As the easy (flat) trail between Corniglia and Manarola was closed, Agnes advised us that the alternate (hiking) trail between these 2 towns would be equally as rewarding, for the amazing sea views - Agnes said it would only be a 20 minute uphill walk up the mountain, then a plateau all the way till we reach Manarola before trekking downhill. We took her word for it and headed off, just before noon.
Our legs were slightly sore from yesterday's trek, and today was quite sunny, so we got sweaty as soon as we started.
It took us closer to 40 mins to make it to the top. We were walking slowly, and taking pictures on the way of course.
Agnes wasn't kidding about the views. They were AMAZING, all the way. Very calming and totally worth the immense physical exertion. What I loved the most were the endless neat rows of crops and grapevines dotted all along the cliff/mountainside. We wondered how the farmers were able to irrigate and harvest the crops, being in such a difficult location.
It's worth noting Andie's blonde moment: "I think I lost my sunnies!", met with my reply: "it's on top of your head dude". Haha.
We actually found the downhill trek towards the town of Manarola to be more strenuous than the uphill trek. That's cos our calf and thigh muscles were overworked and strained from yesterday, and there were a GAZillion stone steps going down. It took us a good 20-30 mins just going downhill - at a fast pace too. Couldn't imagine trying to go the reverse direction!
We finally made it to Manarola at about 2:30pm. After having a simple foccacia and using the free wifi for a while, we set off towards the famous romantic coastal walk linking Manarola and Riomaggiore, the last village.
Waves were absolutely smashing against the cliff and rocks off the Manarola seaside. Like yesterday, there were a bunch of crazy Italian guys jumping into the sea and swimming around the rocks. The waves were extremely ferocious and the guys attracted alot of attention from us onlookers.
Another bummer today though: the coastal walk to Riomaggiore was closed!! Dammit. The alternative was to take the train.
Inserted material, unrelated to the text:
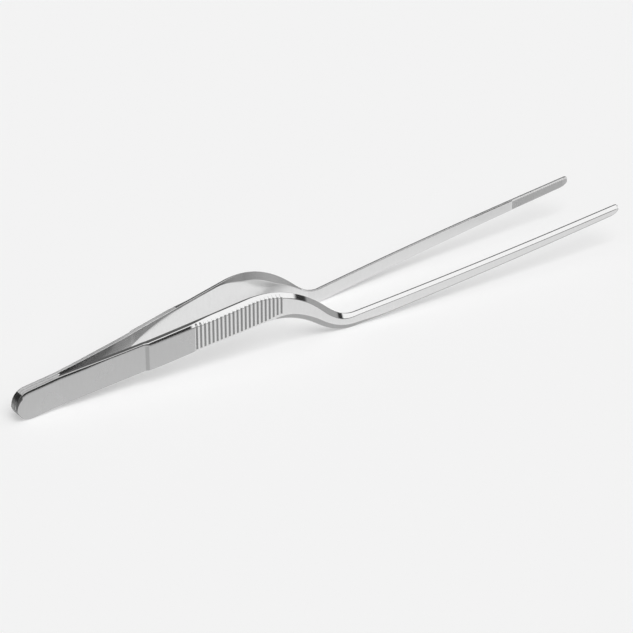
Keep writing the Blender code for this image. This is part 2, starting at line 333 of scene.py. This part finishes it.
def groove_depth(along):
    """Depth of the finger grooves, which are round-bottomed, at a place along the arm."""
    nearest = clamp(round((along - GROOVE_START) / GROOVE_PITCH), 0, GROOVE_COUNT - 1)
    offset = abs(along - GROOVE_START - nearest * GROOVE_PITCH) / GROOVE_HALF_WIDTH
    return GROOVE_DEPTH * math.sqrt(max(0.0, 1.0 - offset ** 4))


def tooth_depth(along):
    """Depth of the serrations across the inner face of the tip."""
    if not PAD_START < along < PAD_END:
        return 0.0
    phase = ((along - PAD_START) / TOOTH_PITCH) % 1.0
    return TOOTH_DEPTH * (1.0 - abs(2.0 * phase - 1.0))


def arm_ring(along, side):
    """The eased section of an arm in the upright plane at along, with its cuts."""
    inner = inner_face_y(along)
    deepest = inner + arm_thickness(along) - groove_depth(along)
    shallowest = inner + tooth_depth(along)
    ring = []
    for point in eased_outline([corner_at(along, corner) for corner in range(len(CORNER_EASE))]):
        across = clamp(point.x, shallowest, deepest)
        ring.append(Vector((along, side * across, point.y)))
    return ring


def spaced(start, end, spacing):
    """Even places from start up to, but not at, end, no further apart than spacing."""
    count = math.ceil((end - start) / spacing)
    return [start + (end - start) * i / count for i in range(count)]


def heel_stations():
    """Places of the rings round the turn of the heel."""
    angles = spaced(HEEL_FIRST_ANGLE, math.pi / 2.0, HEEL_ANGLE_STEP)
    return [HEEL_END + HEEL_WIDTH / 2.0 * (1.0 - math.cos(angle)) for angle in angles]


def arm_stations():
    """Places of the rings along an arm, close together where its shape changes."""
    groove_first = GROOVE_START - GROOVE_PITCH / 2.0
    groove_last = groove_first + GROOVE_COUNT * GROOVE_PITCH
    lengths = (
        (HEEL_END + HEEL_WIDTH / 2.0, HEEL_SPACING),
        (CROTCH, LEAF_SPACING),
        (STEP_START - 1.0, STEP_SPACING),
        (STEP_END + 1.0, GRIP_SPACING),
        (groove_first, GROOVE_PITCH / GROOVE_RINGS),
        (groove_last, BEND_SPACING),
        (BEND_END, PRONG_SPACING),
        (PAD_START, TOOTH_PITCH / TOOTH_RINGS),
        (PAD_END, TIP_SPACING),
        (TIP_START, LAST_SPACING),
    )
    ends = [start for start, _ in lengths[1:]] + [TIP_END]
    stations = heel_stations()
    for (start, spacing), end in zip(lengths, ends):
        stations += spaced(start, end, spacing)
    return stations + [TIP_END]


def closing_rings(ring, outward):
    """Smaller copies of an end ring that turn the end of an arm over into a soft edge."""
    centre = sum(ring, Vector()) / len(ring)
    rings = []
    for scale, step in END_ROUNDING:
        moved = [centre + (point - centre) * scale for point in ring]
        rings.append([point + Vector((outward * step, 0.0, 0.0)) for point in moved])
    return rings


# Where the heel end and the zero of the heights lie in the CAD model's frame, in metres
LEAF_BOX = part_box("near_spring_leaf")
HEEL_X = LEAF_BOX[0][0] - (CROTCH + CUT / 2.0) * MM
BASE_Z = LEAF_BOX[1][2] - top_edge_z(STEP_START - CUT / 2.0) * MM


def to_frame(point):
    """A point in millimetres from the heel end, in metres in the CAD model's frame."""
    return Vector((HEEL_X + point[0] * MM, point[1] * MM, BASE_Z + point[2] * MM))


def loft(name, rings, face_material=None):
    """A closed mesh object through rings of points that all have the same count."""
    bm = bmesh.new()
    loops = [[bm.verts.new(to_frame(point)) for point in ring] for ring in rings]
    count = len(loops[0])
    for row, (first, second) in enumerate(zip(loops, loops[1:])):
        for i in range(count):
            j = (i + 1) % count
            face = bm.faces.new((first[i], first[j], second[j], second[i]))
            if face_material:
                face.material_index = face_material(i, rings[row][0].x)
    for ring, loop in ((rings[0], loops[0]), (rings[-1], loops[-1])):
        cap = bm.faces.new(loop)
        if face_material:
            cap.material_index = face_material(0, ring[0].x)
    bmesh.ops.recalc_face_normals(bm, faces=bm.faces)
    for face in bm.faces:
        face.smooth = True
    for edge in bm.edges:
        edge.smooth = edge.calc_face_angle(0.0) < SHARP_ANGLE
    mesh = bpy.data.meshes.new(name)
    bm.to_mesh(mesh)
    bm.free()
    obj = bpy.data.objects.new(name, mesh)
    bpy.context.scene.collection.objects.link(obj)
    return obj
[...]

Letdown # 2: the next train would come in an hour's time. That would mean we'd have to rush back to Corniglia for our dinner reservation for "A Cantina de Mananàn" - the homemade eatery with an ever-changing menu using only fresh seasonal produce. And Riomaggiore was meant to be the prettiest of all towns as well! Disappointed.
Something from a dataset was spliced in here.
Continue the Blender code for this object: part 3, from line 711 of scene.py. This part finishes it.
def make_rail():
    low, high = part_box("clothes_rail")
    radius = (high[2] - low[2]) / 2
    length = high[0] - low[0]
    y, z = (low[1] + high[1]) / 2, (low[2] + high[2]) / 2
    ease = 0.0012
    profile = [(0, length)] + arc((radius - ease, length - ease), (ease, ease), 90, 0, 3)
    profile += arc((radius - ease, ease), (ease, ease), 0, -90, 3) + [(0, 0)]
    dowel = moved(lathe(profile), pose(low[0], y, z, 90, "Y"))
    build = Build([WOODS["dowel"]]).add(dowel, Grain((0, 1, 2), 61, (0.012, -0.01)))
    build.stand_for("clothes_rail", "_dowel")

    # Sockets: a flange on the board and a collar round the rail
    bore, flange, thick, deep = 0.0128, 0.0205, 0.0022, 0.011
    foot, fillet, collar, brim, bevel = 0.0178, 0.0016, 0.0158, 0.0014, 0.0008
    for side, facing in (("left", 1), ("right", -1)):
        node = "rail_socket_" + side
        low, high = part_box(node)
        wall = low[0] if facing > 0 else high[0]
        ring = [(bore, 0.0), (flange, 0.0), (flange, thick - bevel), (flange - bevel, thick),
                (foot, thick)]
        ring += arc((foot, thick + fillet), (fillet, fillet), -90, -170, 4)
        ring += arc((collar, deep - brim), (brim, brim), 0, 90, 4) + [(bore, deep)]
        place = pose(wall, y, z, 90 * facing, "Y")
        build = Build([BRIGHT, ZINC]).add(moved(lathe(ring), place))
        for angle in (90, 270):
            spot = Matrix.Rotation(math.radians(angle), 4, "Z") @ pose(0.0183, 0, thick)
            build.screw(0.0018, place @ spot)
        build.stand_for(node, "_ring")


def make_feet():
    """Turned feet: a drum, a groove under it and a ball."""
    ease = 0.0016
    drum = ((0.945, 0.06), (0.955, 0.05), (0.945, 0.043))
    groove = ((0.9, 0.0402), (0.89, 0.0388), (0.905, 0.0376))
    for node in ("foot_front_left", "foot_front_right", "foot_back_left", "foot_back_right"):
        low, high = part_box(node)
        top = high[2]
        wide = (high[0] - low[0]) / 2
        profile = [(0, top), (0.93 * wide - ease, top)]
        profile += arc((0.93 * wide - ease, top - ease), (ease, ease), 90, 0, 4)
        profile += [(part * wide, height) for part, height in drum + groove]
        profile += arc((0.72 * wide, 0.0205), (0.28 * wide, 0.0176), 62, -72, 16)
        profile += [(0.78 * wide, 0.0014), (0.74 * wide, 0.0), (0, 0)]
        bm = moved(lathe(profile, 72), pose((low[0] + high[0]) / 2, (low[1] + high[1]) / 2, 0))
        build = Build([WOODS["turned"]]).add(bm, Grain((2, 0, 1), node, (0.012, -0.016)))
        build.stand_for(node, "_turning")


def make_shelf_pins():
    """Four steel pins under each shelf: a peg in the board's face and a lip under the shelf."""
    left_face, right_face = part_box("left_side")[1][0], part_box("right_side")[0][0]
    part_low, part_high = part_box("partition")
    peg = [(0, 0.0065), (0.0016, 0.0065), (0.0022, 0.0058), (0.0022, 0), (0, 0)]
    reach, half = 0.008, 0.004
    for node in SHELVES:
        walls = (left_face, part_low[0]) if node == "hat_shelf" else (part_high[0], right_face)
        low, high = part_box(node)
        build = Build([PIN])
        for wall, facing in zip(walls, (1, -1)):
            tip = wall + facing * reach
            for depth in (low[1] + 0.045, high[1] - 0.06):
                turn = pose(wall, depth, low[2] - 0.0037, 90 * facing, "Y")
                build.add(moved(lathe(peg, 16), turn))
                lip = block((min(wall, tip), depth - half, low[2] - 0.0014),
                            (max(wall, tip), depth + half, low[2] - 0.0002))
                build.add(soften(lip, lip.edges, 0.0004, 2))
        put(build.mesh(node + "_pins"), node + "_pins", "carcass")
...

Oh well. Guess I'll have to revisit Cinque Terre again :)
We got back to our apartment at 6pm, had froyo (YUM), freshened up, strolled around the picturesque town for the last time then headed to dinner.
The restaurant has alot of character. It's only open from 7:45pm to 9:15pm, seats about 25, and has a splendidly interesting and funny waiter. We had heard about him from the nice American couple 2 nights ago. We asked what was good or popular, he answered with a quote adapted from Shakespeare: "to be or not to be...everything's good here!". It was a little stressful ordering, so we simply said we'd like seafood, settling with a seafood (anchovies and octopus) appetizer platter to share and grilled fresh local fish for main. We were tempted by the fresh pesto pasta the next table had, so ordered that after we were done with the main (pastas are always meant to be a first course, before the main though). It was always a great laugh speaking with the waiter, who was always speaking with an air of impatience (like you're wasting his precious time), but in a very cute hearty italian way.
We finished off the meal with a tiramisu and a schiaccetra (sweet raisin wine).
The whole meal was a complete delight!! Nothing to fault. Hearty (but healthy tasting) true italian food!
Gonna miss Cinque Terre when we leave tomorrow!!